Before I delve too deeply into what we actually have as far as modeling player performance, I wanted to take a brief interlude to muse about what we would have, if it were possible.
Remember, the goal of developing a player model is to create a system that allows us to answer questions that we have about player value, strategic team decisions, tactical game decisions, etc. The better our system performs, the better we could answer these questions.
The system has three basic parts: the model itself, the input to the model, and the output from the model. By playing with the input to the model, we can isolate variables and test hypothesis. The results of the model will provide us data for future decision making.
The perfect model for baseball would be physically based. We would input data about a player's height, weight, arm strength, leg strength, how muscles attached to bone, how their tendons were holding up, etc. The model would then be able to exactly simulate this players performance. We would input the data for Mark McGuire and Randy Johnson and the model would tell us exactly how McGuire would perform against Johnson because it would be able to simulate 1,000,000 match ups between them perfectly.
Naturally, this is totally impossible (for now). We just don't have the data that we need, nor probably the computational power to be that precise. Trying to simulate synapses firing, muscle response, hand-eye coordination... It's a daunting task.
Similar to trying to simulate Manny Ramirez's mindset though, it's also unnecessary. Instead we can start our model from the moment that the player exerts influence on the model and stop it at the moment they cease to influence the model.
Instead of modeling Randy Johnson, we could model his fastball. We could measure its velocity, where it leaves his hand, the rotation on the ball, etc. How we got to that point would be largely inconsequential. We would have data that's much easier to measure and work with. We could also grossly simplify the physical simulation. Instead of running through a massive, complex simulation of Newtonian physics, we could instead measure what happens to baseballs that are thrown with a particular velocity, from a particular location, with a particular spin and see what the results of the play are. Our model would map the state of the model from the moment Randy Johnson ceases to exert influence on the baseball game to all the possible results of that play (with associated likelihoods, of course).
This is where we're headed. Instead of trying to deal with blunt instruments that are prone to error, like hits and walks and home runs, we want to deal with really precise measurements, like how hard the ball leaves Albert Pujols' bat or how much break Phil Hughes' curveball has. Modeling these events frees us from ambiguities introduced by other actors in the system, like Carlos Beltran robbing Pujols of a double in the gap, or an umpire calling Hughes' wicked 12-6 curve a ball when it should be a strike. When we eliminate the factors beyond our subjects' control from the equation we get closer and closer to the perfect model.
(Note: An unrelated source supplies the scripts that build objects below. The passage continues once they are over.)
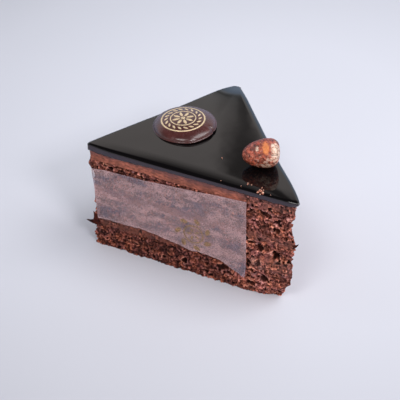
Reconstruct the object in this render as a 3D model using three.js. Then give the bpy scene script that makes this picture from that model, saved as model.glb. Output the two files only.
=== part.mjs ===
// A slice of layered chocolate cake: three sponges, three creams and a mirror glaze, cut as a
// seventh of a round, with a moulded chocolate button and a roasted hazelnut on top and a strip
// of clear paper on its front cut. Millimetres, +Z up, origin under the middle of the slice,
// the tip towards +X and the front cut towards -Y.
import * as THREE from 'three';

// Driving dimensions.
const APEX = 2 * Math.PI / 7;         // a seventh of a round cake
const CUT_SIDE = 102.4;               // each cut, from the outer side to the tip, before rounding
const HEIGHT = 56.5;                  // floor to the top of the glaze
const TIP_RADIUS = 0.8;               // rounding of the three upright corners
const BACK_RADIUS = 2.2;
const FRONT_RADIUS = 0.9;

// Layers from the bottom up: the height of each top at the middle of the slice, how far that top
// climbs from the outer side to the tip, how rough the cut is, and the rows that carry it.
const LAYERS = [
  { name: 'sponge_bottom', top: 13.2, climb: 3.4, rough: 1.25, rows: 7, colour: 0x4f2a22 },
  { name: 'cream_lower', top: 19.4, climb: 4.0, rough: 0.35, rows: 2, colour: 0x6b4033 },
  { name: 'sponge_middle', top: 30.3, climb: 2.4, rough: 1.25, rows: 6, colour: 0x502b24 },
  { name: 'cream_upper', top: 34.6, climb: 0.4, rough: 0.35, rows: 2, colour: 0x6b4033 },
  { name: 'sponge_top', top: 48.8, climb: 0, rough: 1.25, rows: 7, colour: 0x512c26 },
  { name: 'cream_top', top: 53.5, climb: 0, rough: 0.3, rows: 2, colour: 0x6e4031 },
];
const JOIN_ROUGH = 0.3;               // roughness where two layers meet
const JOIN_WAVE = 0.35;               // slow rise and fall of each join
const INWARD_SHIFT = 0.42;            // the rough cut lies mostly behind the plane of the knife
const LUMP_SHARE = 0.5;               // broad lumps against finer crumb
const LUMP_WIDTH = 6.5;
const LUMP_HEIGHT = 5;
const CRUMB_SIZE = 2.8;

// Glaze: how far it overhangs the cream, and how far each top edge rolls over and drops.
const GLAZE_COLOUR = 0x16100f;
const GLAZE_OVERHANG = 0.2;
const GLAZE_LIP = 0.35;               // height over which the overhang is reached
const EDGE_ROLL = { front: 1.1, back: 2.6, outer: 0.9 };
const EDGE_DROP = { front: 1.1, back: 1.3, outer: 0.8 };
const CORNER_SAG = 0.9;               // the glaze sinks towards the back corner
const CORNER_SAG_REACH = 12;
const SIDE_BLEND = 5;                 // over which one edge's roll turns into the next
const FLAT_SCALE = 0.72;              // the flat middle of the glaze, as a share of the outline

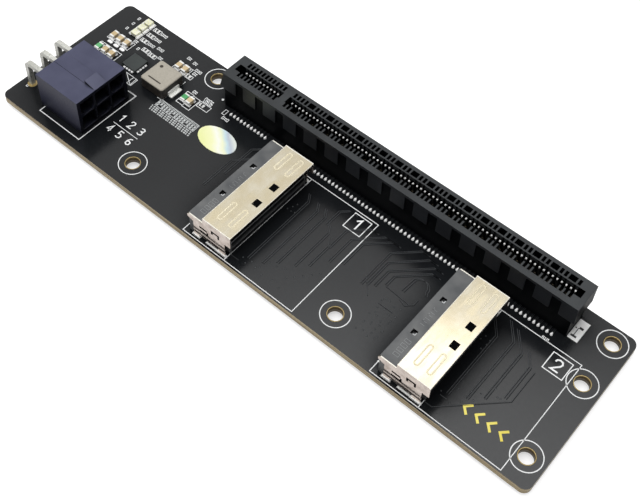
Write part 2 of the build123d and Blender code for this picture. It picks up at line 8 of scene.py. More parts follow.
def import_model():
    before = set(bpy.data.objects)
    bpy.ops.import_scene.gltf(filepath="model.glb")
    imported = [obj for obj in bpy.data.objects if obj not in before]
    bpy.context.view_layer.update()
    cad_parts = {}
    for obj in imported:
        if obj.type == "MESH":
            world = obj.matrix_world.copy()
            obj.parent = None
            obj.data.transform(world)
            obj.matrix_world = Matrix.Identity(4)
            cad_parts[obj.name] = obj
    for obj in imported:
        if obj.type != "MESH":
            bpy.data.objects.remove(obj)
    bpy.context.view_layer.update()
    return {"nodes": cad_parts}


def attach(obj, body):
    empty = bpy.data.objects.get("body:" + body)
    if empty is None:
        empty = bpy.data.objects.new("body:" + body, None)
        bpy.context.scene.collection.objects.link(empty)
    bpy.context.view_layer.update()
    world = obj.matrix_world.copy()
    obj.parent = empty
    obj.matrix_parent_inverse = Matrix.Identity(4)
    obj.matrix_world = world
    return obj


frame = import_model()
nodes = frame["nodes"]

# Places and sizes are millimetres in the part's own frame, turned into metres as each piece is made.
# X runs along the board, Y from the sockets' edge to the card slot's edge, and Z is up.

MM = 0.001
BOARD_TOP = 2.8
BOARD_LOW = 1.2
HALF_LENGTH = 69.3
HALF_WIDTH = 19.4
# How deep a raised piece reaches into what carries it
SUNK = 0.01
# The middle of the card gap along Y
SLOT_Y = 14.25
HOLES = [(-33.7, -13.8), (21.8, -13.8), (65.5, -13.8), (65.5, 4.85), (65.5, 15.75), (-36.9, 15.75)]
HOLE_RADIUS = 1.6
# The rear edge of each cable socket along X, then the sockets' middle and side walls along Y
SOCKETS = [-13.85, 34.35]
SOCKET_Y = -5.55
SOCKET_FRONT = -18.1
SOCKET_BACK = 2 * SOCKET_Y - SOCKET_FRONT
SHELL_TOP = 9.9
BLOCK_TOP = BOARD_TOP + 5.75


# Shader helpers: a colour is written as it looks on screen, a depth, distance or edge in metres

def hexa(code):
    """A colour code turned into linear light."""
    values = [int(code[i:i + 2], 16) / 255 for i in (0, 2, 4)]
    return tuple(v / 12.92 if v < 0.04045 else ((v + 0.055) / 1.055) ** 2.4 for v in values)


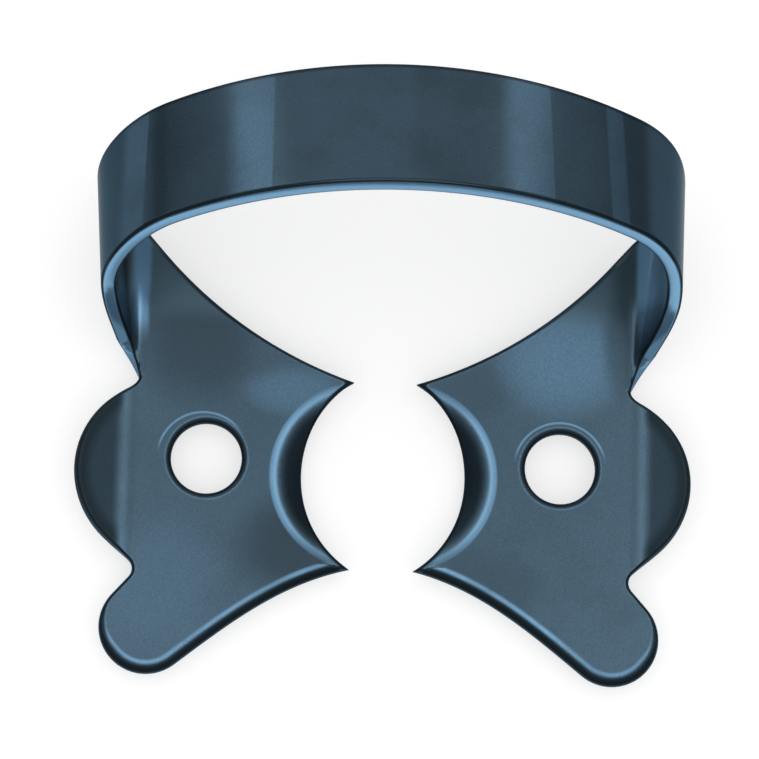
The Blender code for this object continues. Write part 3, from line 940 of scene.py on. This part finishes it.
studioLight = {
    "axis": (0.03, 0.16, 0.986),          # where a flat plate mirrors the camera
    "overhead": [(0.0, 0.98), (6.5, 0.98), (9.0, 2.3), (17.0, 2.3), (25.0, 0.20), (60.0, 0.06)],
    "rampTop": 2.0,                       # the level that the ramp's white stands for
    "north": (0.2, 0.9, 0.0, 0.34),       # dim wall behind the bow
    "panels": [                           # azimuth, half width, elevation, half height, soft edge, level
        (1.5, 21.0, 18.0, 16.0, 4.0, 0.30),
        (-25.0, 4.0, 12.0, 16.0, 1.5, 0.80),
        (23.5, 4.0, 12.0, 16.0, 1.5, 0.55),
    ],
    "plain": 0.95,                        # for everything that isn't a mirror image
    "seen": 1.0,                          # for the camera
}


def addWorld():
    world = bpy.data.worlds.new("studio")
    bpy.context.scene.world = world
    world.use_nodes = True
    n = NodeMaker(world.node_tree)
    direction = n.node("ShaderNodeTexCoord", out=0)
    x, y, z = n.split(direction)
    azimuth = x.maths("ARCTAN2", x, y) * (180 / math.pi)
    elevation = z.maths("ARCSINE", z) * (180 / math.pi)
    towards = n.node("ShaderNodeVectorMath", {"operation": "DOT_PRODUCT"},
                     {0: direction, 1: studioLight["axis"]}, out=1)
    angle = towards.maths("ARCCOSINE", towards) * (180 / math.pi)
    top = studioLight["rampTop"]
    stops = [(a / 180, (v / top, v / top, v / top, 1)) for a, v in studioLight["overhead"]]
    level = n.node("ShaderNodeValToRGB", {"stops": stops}, {"Fac": angle / 180}) * top
    level = level + n.ease(y, *studioLight["north"])
    for az, halfWidth, el, halfHeight, soft, value in studioLight["panels"]:
        level = level + (n.ease(abs(azimuth - az), halfWidth - soft, halfWidth + soft, value, 0.0)
                         * n.ease(abs(elevation - el), halfHeight - soft, halfHeight + soft, 1.0, 0.0))
    seen = n.node("ShaderNodeLightPath", out=0)
    plain, mirrored, white = (n.node("ShaderNodeBackground", {}, {"Color": (1, 1, 1, 1), "Strength": glow})
                              for glow in (studioLight["plain"], level, studioLight["seen"]))
    both = n.node("ShaderNodeMixShader", {}, {0: seen.sibling("Is Glossy Ray"), 1: plain, 2: mirrored})
    every = n.node("ShaderNodeMixShader", {}, {0: seen, 1: both, 2: white})
    n.node("ShaderNodeOutputWorld", {}, {"Surface": every})


print("setting up the studio")
addFloor()
addCamera()
addWorld()
bpy.context.scene.view_settings.view_transform = "Standard"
Eventually, this data will be available; I have no doubt of this. We already have people analyzing play-by-play data moving in this direction. There is too much money at stake in baseball for teams not to invest heavily in collecting the most granular data they possibly can. The teams that do it first will have an incredible leg up.
We don't have this luxury, not yet. For now, we get to deal with hits and walks and home runs. Our player model will have to have ways of dealing with all the noise that goes along with them.